Als das Buch Jeremia geschrieben wurde, war das im Norden liegende Zehnstämmereich bereits von Assyrien erobert worden und viele waren in die Gefangenschaft weggeführt worden. Möglicherweise sind jedoch einige der Nachkommen Ephraims in das Gebiet Judas geflohen. 607 v. u. Z. eroberten dann die Babylonier das im Süden liegende Zweistämmereich Juda. Wie es scheint, wurden nach der Eroberung viele Gefangene in Rama, etwa 8 km nördlich von Jerusalem, versammelt (Jer. 40:1). Einige wurden vielleicht im Gebiet Benjamins hingerichtet, wo Rahel begraben lag (1. Sam. 10:2). Das Weinen Rahels um ihre Söhne könnte daher für ihre sinnbildliche Trauer um die Benjaminiter im Allgemeinen oder um die von Rama im Besonderen stehen. Eine andere Möglichkeit ist, dass alle Mütter aus Gottes Volk um die Toten oder Weggeführten Israels weinen würden.

Fest steht jedoch: Jeremias Aussage, Rahel würde um ihre Söhne weinen, war eine Prophezeiung, die sich Jahrhunderte später erfüllte, als das Leben des kleinen Jesus in Gefahr war. Auf Befehl von König Herodes sollten in Bethlehem, das südlich von Jerusalem lag, alle Jungen im Alter von zwei Jahren und darunter getötet werden — sie würden also nicht mehr sein. Stellen wir uns nur die Wehklage der Mütter vor, die ihrer Söhne beraubt wurden! Es war, als wären ihre Schreie bis nach Rama zu hören gewesen (Mat. 2:16-18).

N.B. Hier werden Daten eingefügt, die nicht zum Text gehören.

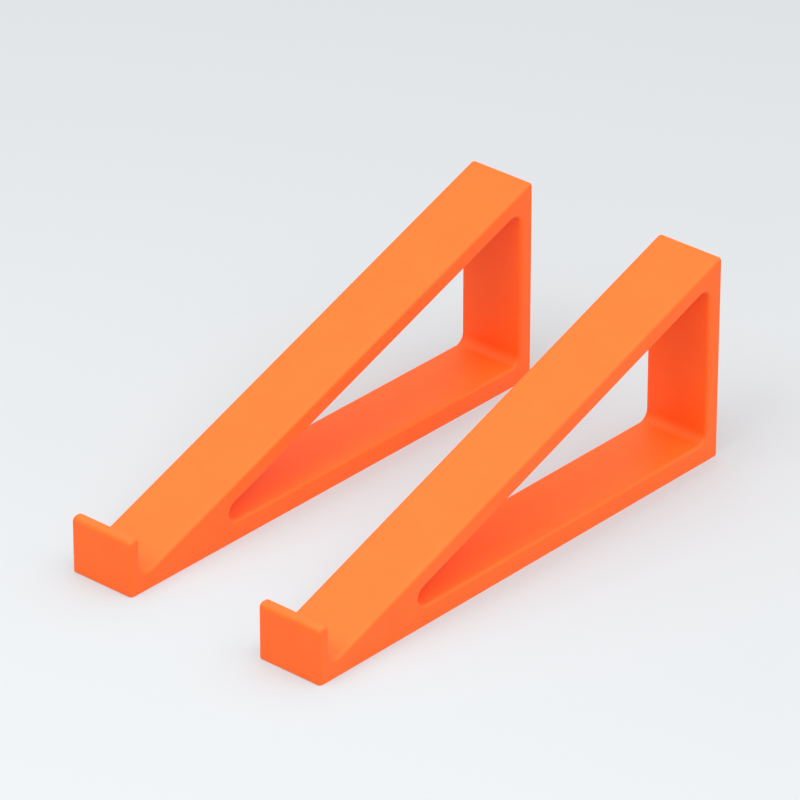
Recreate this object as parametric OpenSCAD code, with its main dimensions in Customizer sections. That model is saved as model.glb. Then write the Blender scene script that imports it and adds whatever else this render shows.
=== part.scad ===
// Pair of loose wedge supports that hold a laptop at a slope on a desk.
// X runs across the laptop, Y from its front edge to its hinge, Z up from the desk.
// The origin is on the desk, in the middle of the pair's footprint.

/* [Support] */
// Width of one support
support_w = 25; // [18:0.5:40]
// Length from the front face to the back face
support_l = 189; // [150:1:240]
// Slope of the ramp that the laptop lies on, in degrees
ramp_angle = 20; // [14:0.5:26]

/* [Lip] */
// Thickness of the front lip
lip_t = 4.3; // [3.7:0.1:6]
// Height of the lip's top above the desk
lip_h = 19.6; // [15:0.1:24]
// Height of the ramp's surface where it meets the lip
toe_h = 4.6; // [3.8:0.1:6]

/* [Walls] */
// Thickness of the bar that lies on the desk
base_t = 6.8; // [5:0.1:9]
// Thickness of the upright at the back
post_t = 6; // [4.5:0.1:9]
// Thickness of the sloping bar
ramp_t = 6.4; // [4.5:0.1:8]

/* [Rounding] */
// Radius along every edge of the two side faces
edge_r = 1.2; // [0.6:0.1:1.3]
// Corner radius at the foot and at the top of the upright
corner_r = 1.5; // [1.4:0.1:3]
// Radius over the front of the lip's top
lip_front_r = 2; // [1.4:0.1:2]
// Radius over the back of the lip's top
lip_back_r = 1.5; // [1.4:0.1:1.6]
// Radius in the crease between lip and ramp
crease_r = 4; // [1.2:0.1:4.5]
// Corner radius of the triangular opening
opening_r = 3.4; // [2:0.1:4]
// How much of the rounding is cut away along the desk, which leaves the foot's edges crisp
foot_trim = 0.9; // [0.3:0.1:1]

/* [Pair] */
// Distance between the two supports, centre to centre
pair_pitch = 78; // [45:1:280]

/* [Hidden] */
$fn = 36;
print_orange = [0.93, 0.36, 0.13];
// Each rounding bites this much deeper than a true tangent, so that faces meet at a clear edge.
bite = 0.004;
// Cutters run this much past one another.
overlap = 0.4;
ramp_rise = tan(ramp_angle);
back_h = toe_h + (support_l - lip_t) * ramp_rise;
// The opening's sloping side lies this far below the ramp, measured upright.
ramp_drop = ramp_t / cos(ramp_angle);
opening_front_y = lip_t + (base_t + ramp_drop - toe_h) / ramp_rise;
opening_back_y = support_l - post_t;
opening_top_z = back_h - ramp_drop - post_t * ramp_rise;

// Side view, as [y, z, radius], anticlockwise. The outline's foot is below the desk, and is trimmed off.
OUTLINE = [
    [0, -foot_trim, corner_r],
    [support_l, -foot_trim, corner_r],
    [support_l, back_h, corner_r],
    [lip_t, toe_h, crease_r],
    [lip_t, lip_h, lip_back_r],
    [0, lip_h, lip_front_r]
];
OPENING = [
    [opening_front_y, base_t, opening_r],
    [opening_back_y, base_t, opening_r],
    [opening_back_y, opening_top_z, opening_r]
];

function unit(v) = v / norm(v);
function flat(p) = [p[0], p[1]];
function turn(a, b) = a[0] * b[1] - a[1] * b[0];
function heading(v) = atan2(v[1], v[0]);
function after(i, loop) = (i + 1) % len(loop);
function before(i, loop) = (i + len(loop) - 1) % len(loop);

// A corner as [point, arc's centre, radius, true if it juts out of the loop, arc's foot on the side
// before, arc's foot on the side after].
function corner(loop, i) =
    let(
        p = flat(loop[i]),
        d = loop[i][2] - bite,
        to_prev = unit(flat(loop[before(i, loop)]) - p),
        to_next = unit(flat(loop[after(i, loop)]) - p),
        half = acos(to_prev * to_next) / 2
    )
    [p, p + unit(to_prev + to_next) * d / sin(half), loop[i][2], turn(to_next, to_prev) > 0,
        p + to_prev * d / tan(half), p + to_next * d / tan(half)];
function corners_of(loop) = [for (i = [0 : len(loop) - 1]) corner(loop, i)];
function beyond(centre, p, d) = p + unit(p - centre) * d;

// The sliver between a sharp corner and its arc: taken off where the corner juts out, added where not.
module corner_waste(c) {
    feet = c[3] ? [c[4], c[5]] : [c[5], c[4]];
    difference() {
        polygon([c[1], beyond(c[1], feet[0], 1), beyond(c[1], c[0], 1), beyond(c[1], feet[1], 1)]);
        translate(c[1]) circle(c[2]);
    }
}

module rounded(corners) {
    difference() {
        union() {
            polygon([for (c = corners) c[0]]);
            for (c = corners)
                if (!c[3]) corner_waste(c);
        }
        for (c = corners)
            if (c[3]) corner_waste(c);
    }
}

// What a round edge takes off, seen end on: x runs into the material from the wall, y out of the side face.
module edge_waste() {
    in = edge_r - 2 * bite;
    difference() {
        polygon([[in, -in], [in, 1], [-1, 1], [-1, -in]]);
        translate([in, -in]) circle(edge_r);
    }
}

// Cutter for one loop's edge of a side face. The material is inside the loop (1) or outside it (-1).
module edge_cutter(corners, inside) {
    for (i = [0 : len(corners) - 1]) {
        c = corners[i];
        n = corners[after(i, corners)];
        way = unit(n[4] - c[5]);
        from = c[5] - way * (c[3] == (inside > 0) ? overlap : 0);
        to = n[4] + way * (n[3] == (inside > 0) ? overlap : 0);
        translate(from)
            rotate([90, 0, heading(way) + 90])
                linear_extrude(norm(to - from))
                    mirror([inside > 0 ? 0 : 1, 0])
                        edge_waste();
        jut = c[3] == (inside > 0);
        spread = jut ? 0 : overlap / c[2] * 180 / PI;
        first = heading((c[3] ? c[4] : c[5]) - c[1]);
        last = heading((c[3] ? c[5] : c[4]) - c[1]);
        translate(c[1])
            rotate([0, 0, first - spread])
                rotate_extrude(angle = (last - first + 360) % 360 + 2 * spread)
                    translate([c[2], 0])
                        mirror([jut ? 1 : 0, 0])
                            edge_waste();
    }
}

module edge_cutters(outer, opening) {
    edge_cutter(outer, 1);
    edge_cutter(opening, -1);
}

// The frame on its side, as drawn in the side view.
module frame() {
    outer = corners_of(OUTLINE);
    opening = corners_of(OPENING);
    difference() {
        linear_extrude(support_w)
            difference() {
                rounded(outer);
                rounded(opening);
            }
        translate([0, 0, support_w]) edge_cutters(outer, opening);
        mirror([0, 0, 1]) edge_cutters(outer, opening);
    }
}

module support() {
    below = foot_trim + 1;
    color(print_orange)
        difference() {
            rotate([90, 0, 90]) frame();
            translate([-1, -1, -below]) cube([support_w + 2, support_l + 2, below]);
        }
}

module left_support() {
    translate([-pair_pitch / 2 - support_w / 2, -support_l / 2, 0]) support();
}

module right_support() {
    translate([pair_pitch / 2 - support_w / 2, -support_l / 2, 0]) support();
}

left_support();
right_support();
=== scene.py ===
import math

import bmesh
import bpy
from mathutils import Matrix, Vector


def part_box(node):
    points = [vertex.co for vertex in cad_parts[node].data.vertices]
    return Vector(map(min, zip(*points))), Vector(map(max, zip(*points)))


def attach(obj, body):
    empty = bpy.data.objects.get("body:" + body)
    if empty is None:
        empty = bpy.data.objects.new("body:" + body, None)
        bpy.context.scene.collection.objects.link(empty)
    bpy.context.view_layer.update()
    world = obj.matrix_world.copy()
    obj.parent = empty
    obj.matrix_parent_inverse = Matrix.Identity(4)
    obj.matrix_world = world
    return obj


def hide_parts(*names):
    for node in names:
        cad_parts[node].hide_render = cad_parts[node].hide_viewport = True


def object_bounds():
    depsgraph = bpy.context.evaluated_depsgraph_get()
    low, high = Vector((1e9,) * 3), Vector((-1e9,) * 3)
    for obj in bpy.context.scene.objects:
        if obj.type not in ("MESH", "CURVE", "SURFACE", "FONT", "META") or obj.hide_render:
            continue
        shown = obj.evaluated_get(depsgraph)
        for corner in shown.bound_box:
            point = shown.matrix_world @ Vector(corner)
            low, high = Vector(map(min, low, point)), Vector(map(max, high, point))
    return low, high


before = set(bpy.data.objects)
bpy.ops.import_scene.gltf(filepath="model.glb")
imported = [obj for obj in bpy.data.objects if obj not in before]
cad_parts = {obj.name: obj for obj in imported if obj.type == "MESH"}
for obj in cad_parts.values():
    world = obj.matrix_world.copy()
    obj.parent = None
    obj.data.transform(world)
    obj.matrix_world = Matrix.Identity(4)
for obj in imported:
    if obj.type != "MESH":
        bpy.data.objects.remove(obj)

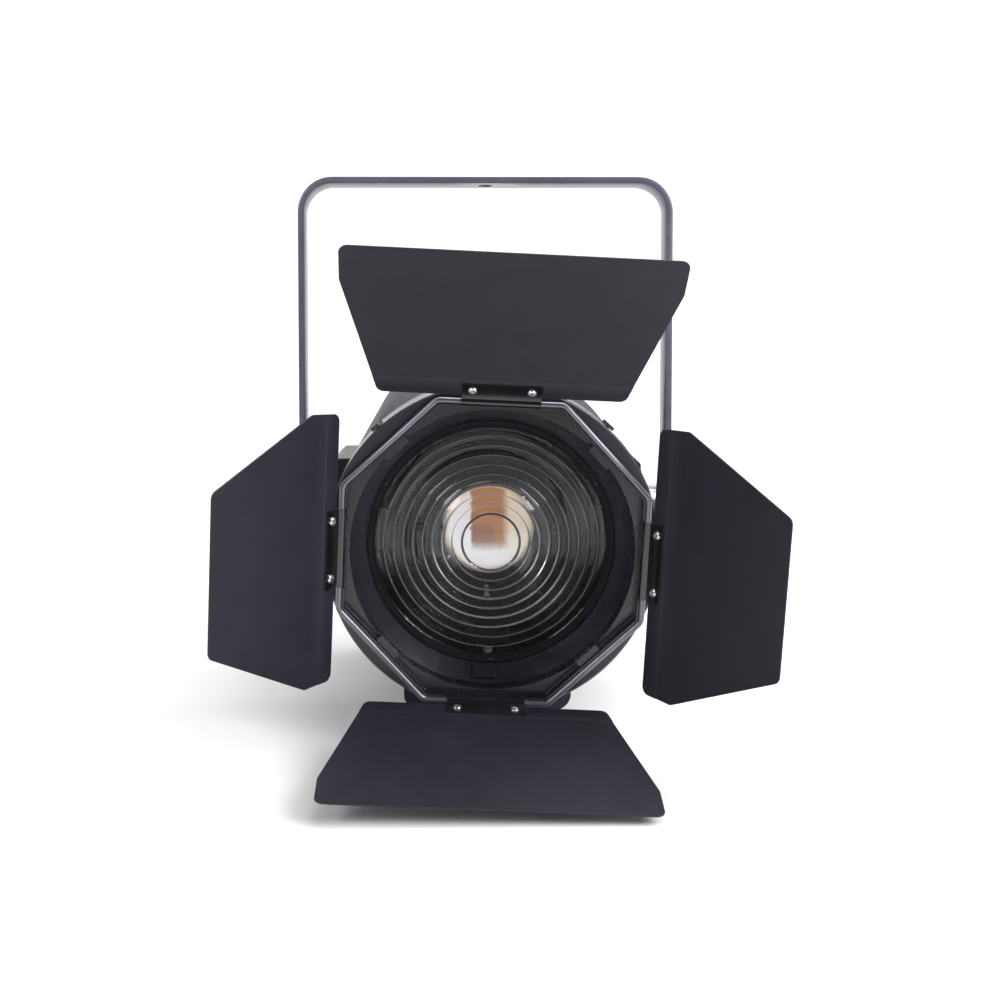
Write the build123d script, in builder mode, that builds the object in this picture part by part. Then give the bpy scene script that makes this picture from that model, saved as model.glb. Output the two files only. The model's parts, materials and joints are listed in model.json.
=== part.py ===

Folglich war die Beschreibung, wie Rahel um ihre Söhne weint, sehr passend, um die Trauer der jüdischen Mütter um ihre getöteten Kinder auszudrücken — sowohl zu Jeremias als auch zu Jesu Zeit. Diejenigen, die starben und in das „Land des Feindes“ Tod gingen, können in der Auferstehung der Toten glücklicherweise wieder zurückkehren und so aus der Hand dieses Feindes befreit werden (Jer. 31:16; 1. Kor. 15:26).